# JBL Power 12" review, single cab truck.



## rob b. (Apr 12, 2011)

Last weekend I finally blew one of my beloved IDQ12's after feeding it around 600rms for about a year and a half, daily driver. I found i set of P1222's for $150 on craigslist, so i figure i may as well try em out at that price. after minimal research I find they'r a paper cone driver with high sensitivity, should work well in my boxes if i go back to sealed, I figure they may be somehwere in between a sq and spl sub. 

Initial thoughts - I bought them loaded in a box, once removed I was surprised at what I see... These are a much, much bigger motor structure then I thought. The sheet says they have a 6.5" mounting depth, but now I'm thinking these wont even fit in my boxes. I measure them out and they'r closer to 15" to the outside, the surrounds end at about 12.5" which is bigger then the idq's outside total diameter. I'm getting the feeling they wont fit, and if they do, they must sound like crap lol. 

comparison.
















installed.








I had to chip out a ~1/2" recess for the magnets, but they fit. 



I initially wired em 3 coils series, last one paralleled for 1.5 ohm. My amp is wheezing at this much impedance, in typical car audio fashion. Series one woofer and paralleled the other - .8 ohm. now its kickin like it should. 

Pros
-About the meanest woofer you could mount in a truck box, at 6.75" deep, since allot of the frame sits outside the box. 
-more efficient then anything in its class, not 97db as claimed, but surely better then 90. 
-low frequency response is outstanding, 50-35hz is nearly flat with my cabin gain, still audible down to 20hz and clean. better lows then the idq in the same box. 
-build quality is top notch for the price.
- tight response for such a high output woofer, much cleaner then a type r for example, which i would consider comparable for output. 
- they don't need tons of power, as I would have expected from the looks of them. 

cons
-they protrude way more then they should, clearly this woofer is a cheater. it fits in the hole for a 12, but cone area is more like a 13. 
-overall diameter is larger then it should be, cumbersome and unnecessary. its 1/2" away from a 15 OD. 
-high frequency response, although clear and uncolored, is extremely weak. these things just check out after 80hz completely.

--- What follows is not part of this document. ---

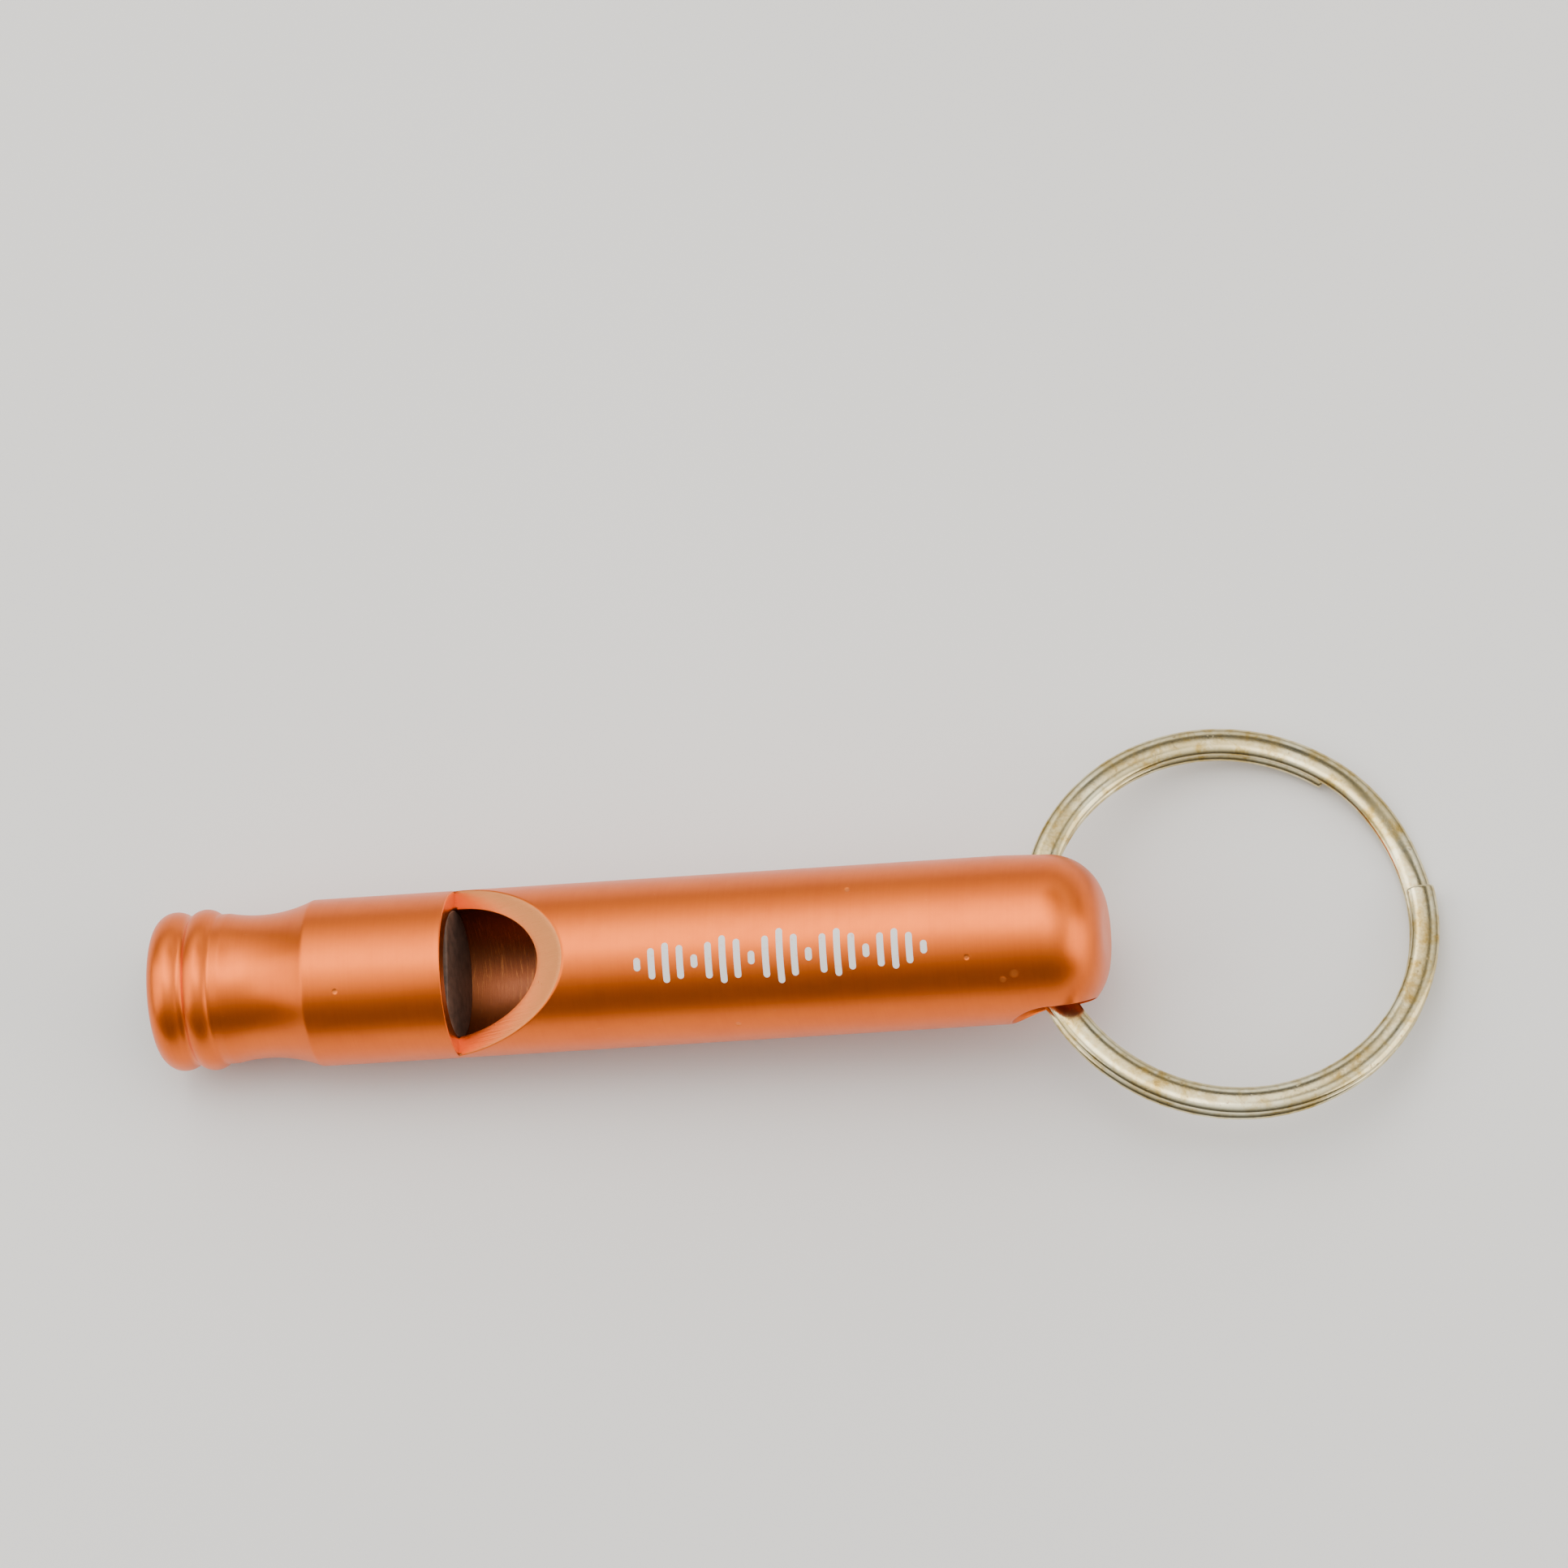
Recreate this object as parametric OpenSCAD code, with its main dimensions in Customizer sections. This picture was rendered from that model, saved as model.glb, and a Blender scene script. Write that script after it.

Not good for my set up. wouldn't be an issue in a car. 
-a little loose and boomy in a 1.15ft sealed enclosure, but then I'm comparing to a much better sounding sub. 



Overall impression, I liked the IDQ's better for the variety of music i listen to.

If rap or anything electronic is playing, i like the JBL's better. They are MUCH louder on the same box, and amp. For all types of rock, they sound only ok. A kick drum sounds realistic, as do lower bass chords, but they leave allot to be desired within the higher frequency band that allot of bass guitar is heard. I liked my idq's crossed at 120hz, with proper phase adjustment it blended well with my forward stage. The jbls just don't sound as convincing with allot of bass that falls in the crossover region. For the country I listen to, the JBL's play the sounds of an upright bass deeper and cleaner then the idqs in my opinion. The JBLs are clean, but the frequency response is just not flat enough to sound convincing overall. again though, I'm comparing to a true SQ sub so maybe i expect too much from such a hefty woofer.

hope my opinion helps the next guy looking at these subs.


----------



## rob b. (Apr 12, 2011)

On a side note, don't put these things in single cab and not expect to lose a click on your seat. At 6'2" that last click crossed the line, I had to space my seats up 2" to compensate.


----------



## JoeHemi57 (Mar 28, 2006)

They are beast's especially for the price, i am about to get the 10 direct from harmon for $110 shipped. I was going to get the MS but the low xmax of them just won't work for my music tastes. I prefer the previous generation though with 1600w on the cone.


----------



## avanti1960 (Sep 24, 2011)

hey thanks for the review. those things look like train wheels! 
glad you didn't like them- now i don't feel so bad they wouldn't fit in my application- plus they did not model very well with my enclosure.


----------



## rob b. (Apr 12, 2011)

Yea I'm thinkin I'll just keep em in the truck until i find a deal on something better and just throw these in some 2ft block boxes sealed and add em to the home audo collection. throw them under the mains and pass em at like 80hz passive, series all in a row for 8ohm.

I must say though, the output is outstanding for how much power I'm sending them and being in small sealed boxes. You would think I must have 1800 watts and big vented enclosures if you didn't know any better. You couldnt get any louder for the space available in this truck.


----------



## Fricasseekid (Apr 19, 2011)

These are dual 2 ohm? Im a bit confused at how you wired them. It sound like you wired so that one sub has a higher impedance than the other? How do you know the power is distributed equally between the two woofers?


----------



## Woosey (Feb 2, 2011)

Fricasseekid said:


> These are dual 2 ohm? Im a bit confused at how you wired them. It sound like you wired so that one sub has a higher impedance than the other? How do you know the power is distributed equally between the two woofers?


+1  i re read the post and thought the same..


----------



## rexroadj (Oct 31, 2008)

Sounds like your cons are all a lack of educating yourself on what you were getting. All those facts are on paper and exposed for anyone to see. Your inability to get some higher freq has everything to do with your chosen use and box (actually they are known to perform wonderfully up rather high). Your correct about choosing poorly for your situation. Not the best fit for a single cab behind the seat setup. Properly built (size etc...) in a center console however would do wonders!


----------



## Sine Swept (Sep 3, 2010)

Rebuild for one


----------